4. Implement Performance Guardrails
Avoid during optimization periods:
- Uncontrolled Google Tag Manager additions
- New third-party scripts without performance testing
- A/B tests that don't have performance guardrails in place
5. Use Real User Monitoring (RUM) for Immediate Feedback
Don't rely solely on CrUX. Implement RUM tools to get real-time feedback on your optimizations without waiting for the 28-day window to complete.
One More Critical Factor: Traffic Volume
CrUX only reports data if a minimum traffic threshold is met. If your traffic is:
- Low volume
- Highly fluctuating
- Seasonal in nature
This impacts statistical stability.
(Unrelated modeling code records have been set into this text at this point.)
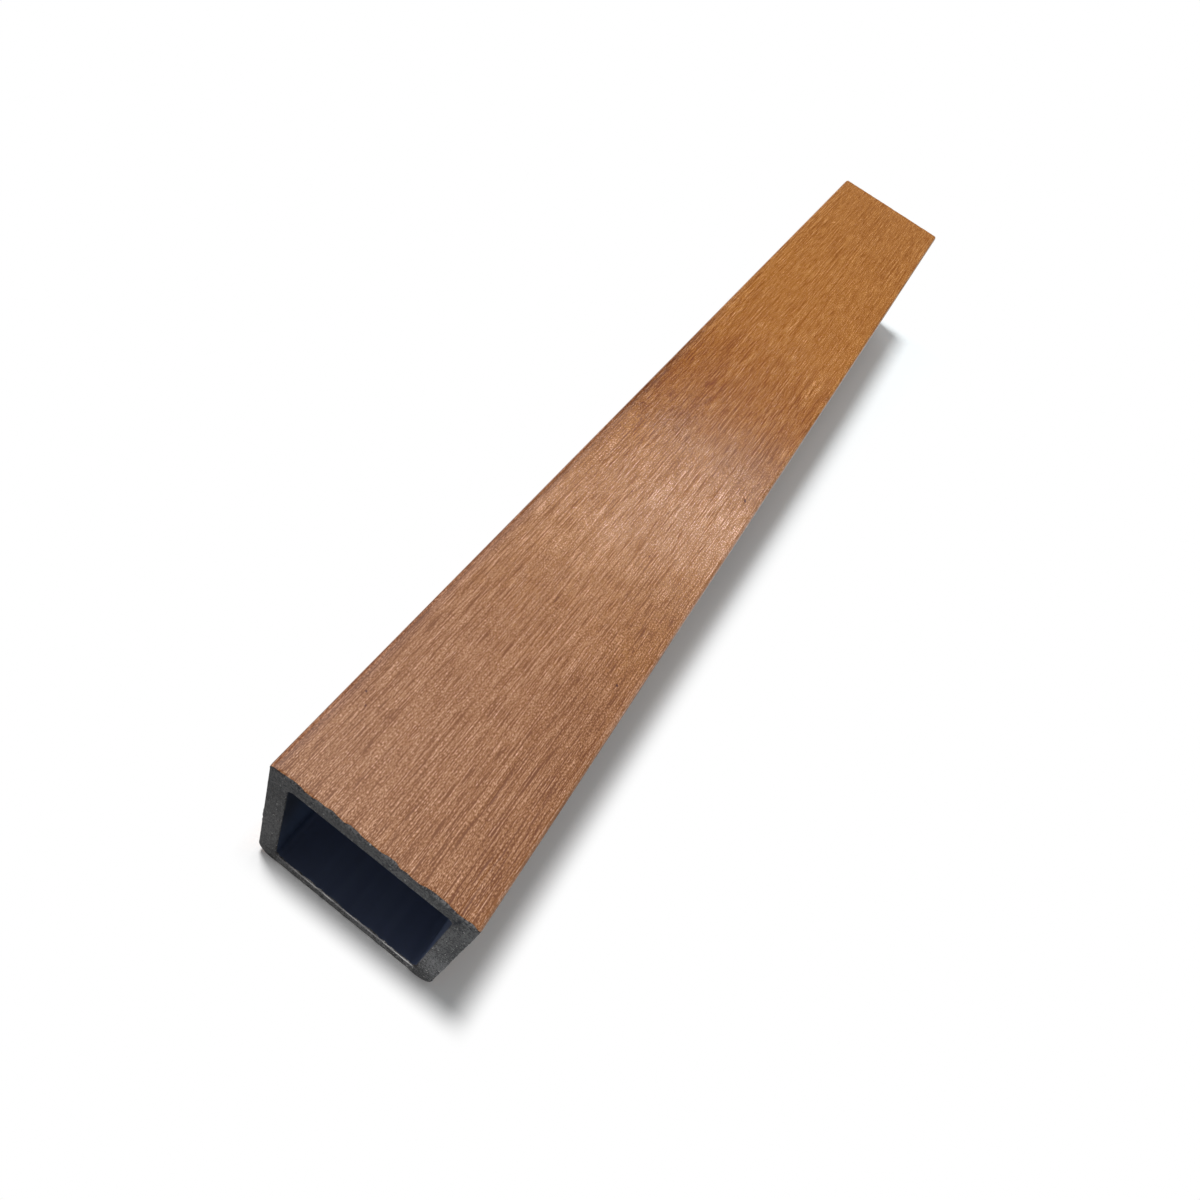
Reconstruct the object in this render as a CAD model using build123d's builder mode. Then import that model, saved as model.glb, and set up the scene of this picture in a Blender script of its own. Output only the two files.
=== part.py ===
from build123d import *
import os

# Hollow square batten of wood-plastic composite: one extruded profile, sawn square at both ends.
# The length lies along X, the width along Y and the height along Z.
# The origin is at the middle of the underside, so the batten lies on the plane Z = 0
# with its grained face up.

# Driving dimensions, in millimetres
batten_length = 370.0
batten_width = 50.0
batten_height = 50.0
wall_thickness = 5.0
face_arris_radius = 1.2
back_corner_radius = 4.0
hollow_corner_radius = 2.0

# Places and sizes that follow from them
near_end_x = -batten_length / 2
section_centre_z = batten_height / 2
hollow_width = batten_width - 2 * wall_thickness
hollow_height = batten_height - 2 * wall_thickness

# The section is drawn on the near end, seen along the batten:
# the sketch's x runs along +Y of the batten and its y along +Z.
near_end = Plane(origin=(near_end_x, 0, section_centre_z), x_dir=(0, 1, 0), z_dir=(1, 0, 0))

# Batten
with BuildPart() as batten:
    with BuildSketch(near_end) as section:
        Rectangle(batten_width, batten_height)
        back_corners = section.vertices().group_by(Axis.Y)[0]
        fillet(back_corners, radius=back_corner_radius)
        face_arrises = section.vertices().group_by(Axis.Y)[-1]
        fillet(face_arrises, radius=face_arris_radius)
        RectangleRounded(hollow_width, hollow_height, hollow_corner_radius, mode=Mode.SUBTRACT)
    extrude(amount=batten_length)
batten.part.label = "batten"

os.makedirs("parts", exist_ok=True)
export_step(batten.part, "parts/batten.step")
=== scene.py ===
import math

import bpy
import numpy as np
from mathutils import Matrix, Vector


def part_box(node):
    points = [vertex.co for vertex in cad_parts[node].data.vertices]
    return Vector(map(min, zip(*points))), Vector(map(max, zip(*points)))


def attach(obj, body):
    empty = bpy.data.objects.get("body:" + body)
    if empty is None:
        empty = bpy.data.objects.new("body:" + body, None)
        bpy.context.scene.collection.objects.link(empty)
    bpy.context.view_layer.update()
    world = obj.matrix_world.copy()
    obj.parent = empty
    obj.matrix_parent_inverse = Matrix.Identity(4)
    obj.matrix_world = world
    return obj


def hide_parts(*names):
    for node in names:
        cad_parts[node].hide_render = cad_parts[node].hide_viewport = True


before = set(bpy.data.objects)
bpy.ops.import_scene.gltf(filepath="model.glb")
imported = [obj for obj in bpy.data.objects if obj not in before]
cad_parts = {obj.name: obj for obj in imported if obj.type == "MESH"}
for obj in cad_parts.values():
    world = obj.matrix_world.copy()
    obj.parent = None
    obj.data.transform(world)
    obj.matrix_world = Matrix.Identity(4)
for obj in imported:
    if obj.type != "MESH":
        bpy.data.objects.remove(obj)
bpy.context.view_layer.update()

# All lengths are in metres. X runs along the batten from its near end to its far one, Y points to its left
# and Z points up. The origin is at the middle of its underside.
MM = 0.001
SEED = 4127

# The batten's overall sizes come from the frame.
LOW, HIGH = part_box("batten")
LENGTH = HIGH.x - LOW.x
WIDTH = HIGH.y - LOW.y
HEIGHT = HIGH.z - LOW.z

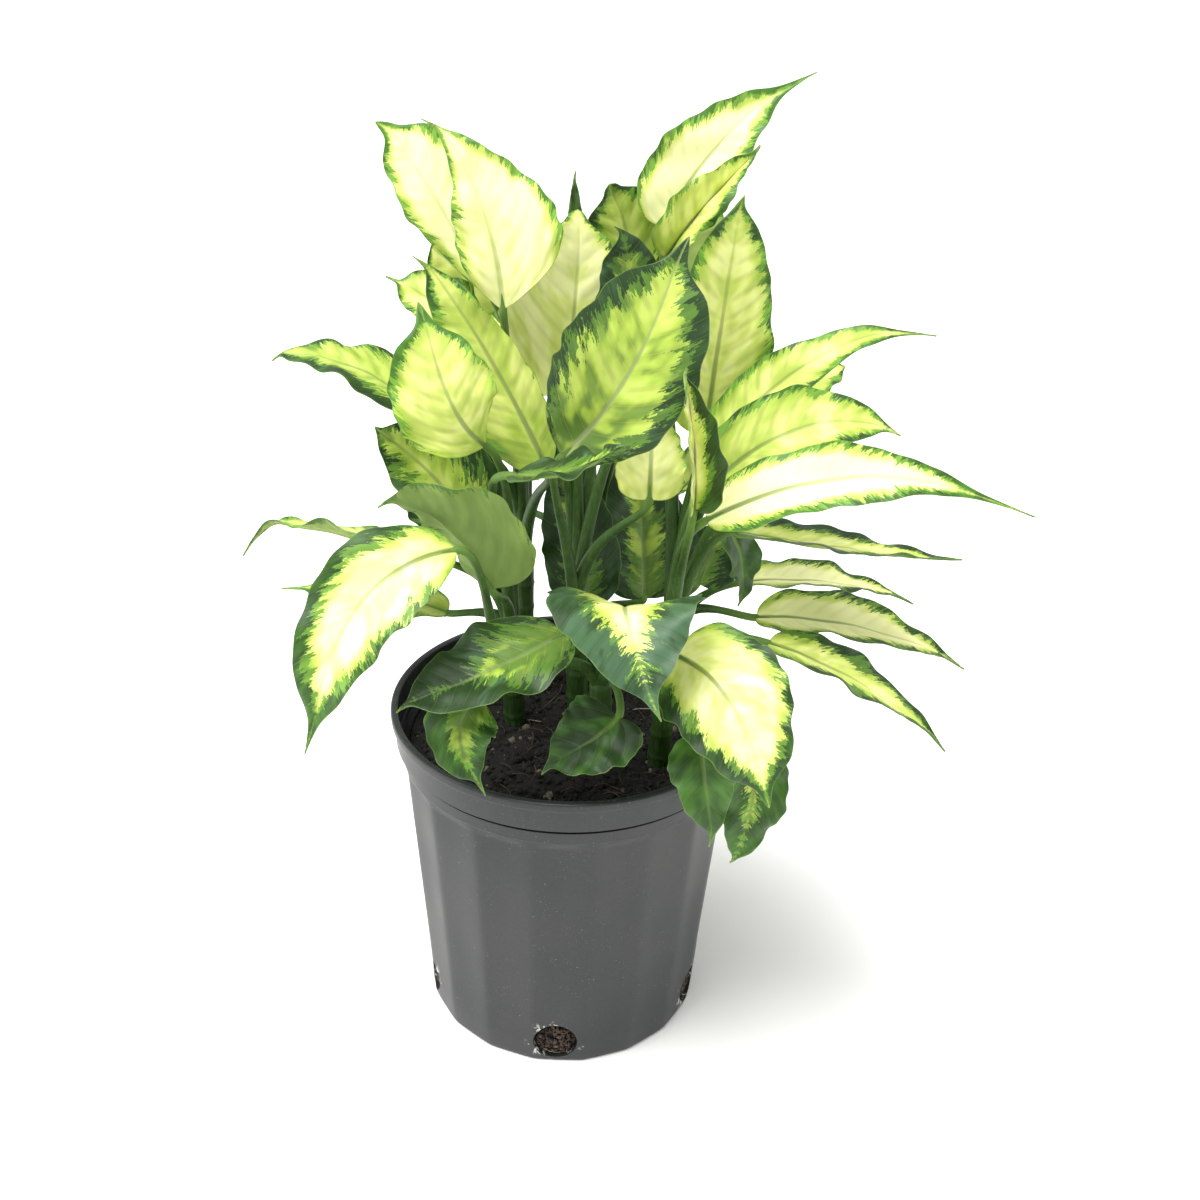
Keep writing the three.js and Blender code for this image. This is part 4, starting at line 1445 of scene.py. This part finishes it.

Changes in traffic patterns can also explain unexpected improvements or regressions in Core Web Vitals scores.
Conclusion: Understanding Leads to Better Optimization
This Core Web Vitals optimization journey taught an important lesson: sometimes what appears to be a platform requirement is actually a statistical reality of how data is aggregated.
The '28-day idle period' isn't a Google requirement - it's a byproduct of how rolling averages work combined with the need for statistical stability in real user monitoring.
Key Takeaways:
- CrUX data updates daily but uses a 28-day rolling average
- Changes are reflected gradually, not after an idle period
- Stability improves accuracy - not because of platform requirements, but because of statistics
- Frequent deployments create noise in percentile calculations
- You can make continuous improvements - but for accurate measurement, allow 28 days of stability after major optimizations
By understanding the mechanics behind Core Web Vitals measurement, you can design better optimization strategies that account for how the data actually works, rather than fighting against perceived platform limitations that don't actually exist.
About This Case Study
This case study is based on real-world performance optimization work on enterprise websites, focusing on Core Web Vitals improvements and the practical challenges teams face when measuring their impact. The insights shared here aim to help other teams navigate the complexities of Core Web Vitals optimization with a better understanding of how the measurement system actually works.